→ **What this task involves**:
Return the whole listing exactly as it stands.

→ **Provided material**:
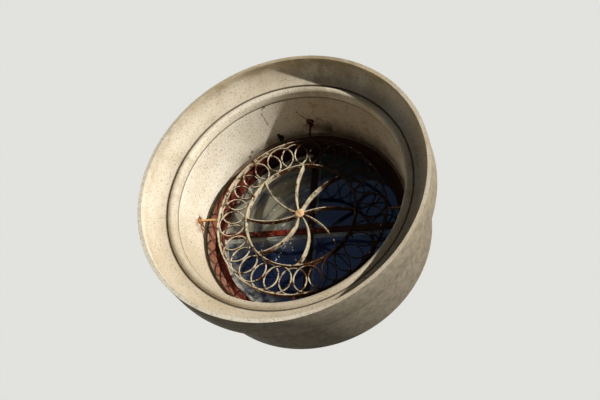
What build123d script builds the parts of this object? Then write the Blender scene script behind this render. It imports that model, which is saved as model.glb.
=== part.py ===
from build123d import *
import os
from math import acos, asin, atan2, cos, degrees, floor, radians, sin, sqrt

# A round window: a moulded stone surround, a tapered reveal, a timber frame with a cross-bar sash,
# and a wrought-iron grille held in the reveal by four stays. Millimetres. X runs along the wall,
# Y into it, Z up. The origin is the window's centre in the plane of the wall's face. Angles are
# seen from the street and go from +X over +Z.

os.makedirs("parts", exist_ok=True)

# Fits
curved_gap = 0.3  # between round faces that seat in each other
forge_gap = 0.15  # between an iron bar's end and the round face it is welded to

# Glass and sash
sight_radius = 428.0  # edge of the visible glass
glass_thickness = 4.0
glass_clearance = 1.5  # round the glass in its rebate
glazing_rebate = 12.0
sash_show = 25.0  # sash ring in view inside the frame
stop_lap = 16.7  # sash ring hidden behind the frame's stop
glass_setback = 33.0  # from the sash's face to the glass
bead_depth = 38.0

# Cross bars
bar_width = 28.0
bar_nose = 8.0  # the bar's nose in front of the glass
bar_web = 8.0  # the bar's thin web between two panes
tenon_length = 14.0
tenon_height = 22.0

# Timber frame
frame_splay = 18.0  # how far the frame's inner face leans
frame_splay_depth = 56.0
frame_wall = 30.0  # timber outside the sash
frame_lip = 4.0  # edge of the frame's front face left clear of mortar

# Stone and mortar
pointing_width = 12.0
bedding_thickness = 8.0
reveal_splay = 30.0
reveal_depth = 252.0
reveal_wall = 65.0  # stone outside the timber frame
joint_chamfer = 5.0  # open joint between the moulding and the reveal
roll_width = 40.0
roll_depth = 47.0
roll_rise = 9.0  # how far the roll stands in front of the hollow's inner edge
roll_nose = 16.0  # radius of the roll's rounded nose
quirk_width = 4.0
quirk_depth = 6.0
hollow_width = 72.0
hollow_depth = 89.0
fillet_width = 17.0
fillet_depth = 14.0
fillet_projection = 5.0  # the outer fillet stands this far in front of the wall

# Grille
grille_setback = 75.0  # from the middle of the grille to the timber frame's face
stay_show = 95.0  # from the grille to the reveal
strip_thickness = 5.0  # flat bar of the rings and spokes
strip_depth = 30.0
band_width = 133.7  # clear width between the two rings
circle_bar = 6.0
circle_depth = 8.0
circle_turn = 16.0  # angle of the first circle of the front row
spoke_bows = [22.0, 31.0, 28.0, 27.0, 28.0, 45.0, 50.0, 31.0]
hub_flats = 30.0  # across the flats of the hub block
cap_radius = 22.0
cap_thickness = 8.0
cap_bevel = 5.0
round_sides = 24  # the circles and the cap are drawn with this many sides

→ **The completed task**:
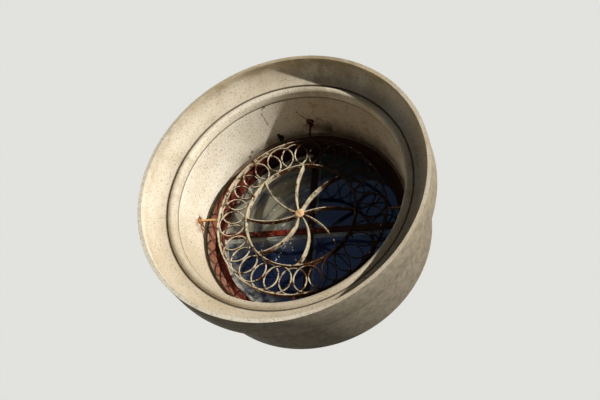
What build123d script builds the parts of this object? Then write the Blender scene script behind this render. It imports that model, which is saved as model.glb.
=== part.py ===
from build123d import *
import os
from math import acos, asin, atan2, cos, degrees, floor, radians, sin, sqrt

# A round window: a moulded stone surround, a tapered reveal, a timber frame with a cross-bar sash,
# and a wrought-iron grille held in the reveal by four stays. Millimetres. X runs along the wall,
# Y into it, Z up. The origin is the window's centre in the plane of the wall's face. Angles are
# seen from the street and go from +X over +Z.

os.makedirs("parts", exist_ok=True)

# Fits
curved_gap = 0.3  # between round faces that seat in each other
forge_gap = 0.15  # between an iron bar's end and the round face it is welded to

# Glass and sash
sight_radius = 428.0  # edge of the visible glass
glass_thickness = 4.0
glass_clearance = 1.5  # round the glass in its rebate
glazing_rebate = 12.0
sash_show = 25.0  # sash ring in view inside the frame
stop_lap = 16.7  # sash ring hidden behind the frame's stop
glass_setback = 33.0  # from the sash's face to the glass
bead_depth = 38.0

# Cross bars
bar_width = 28.0
bar_nose = 8.0  # the bar's nose in front of the glass
bar_web = 8.0  # the bar's thin web between two panes
tenon_length = 14.0
tenon_height = 22.0

# Timber frame
frame_splay = 18.0  # how far the frame's inner face leans
frame_splay_depth = 56.0
frame_wall = 30.0  # timber outside the sash
frame_lip = 4.0  # edge of the frame's front face left clear of mortar

# Stone and mortar
pointing_width = 12.0
bedding_thickness = 8.0
reveal_splay = 30.0
reveal_depth = 252.0
reveal_wall = 65.0  # stone outside the timber frame
joint_chamfer = 5.0  # open joint between the moulding and the reveal
roll_width = 40.0
roll_depth = 47.0
roll_rise = 9.0  # how far the roll stands in front of the hollow's inner edge
roll_nose = 16.0  # radius of the roll's rounded nose
quirk_width = 4.0
quirk_depth = 6.0
hollow_width = 72.0
hollow_depth = 89.0
fillet_width = 17.0
fillet_depth = 14.0
fillet_projection = 5.0  # the outer fillet stands this far in front of the wall

# Grille
grille_setback = 75.0  # from the middle of the grille to the timber frame's face
stay_show = 95.0  # from the grille to the reveal
strip_thickness = 5.0  # flat bar of the rings and spokes
strip_depth = 30.0
band_width = 133.7  # clear width between the two rings
circle_bar = 6.0
circle_depth = 8.0
circle_turn = 16.0  # angle of the first circle of the front row
spoke_bows = [22.0, 31.0, 28.0, 27.0, 28.0, 45.0, 50.0, 31.0]
hub_flats = 30.0  # across the flats of the hub block
cap_radius = 22.0
cap_thickness = 8.0
cap_bevel = 5.0
round_sides = 24  # the circles and the cap are drawn with this many sides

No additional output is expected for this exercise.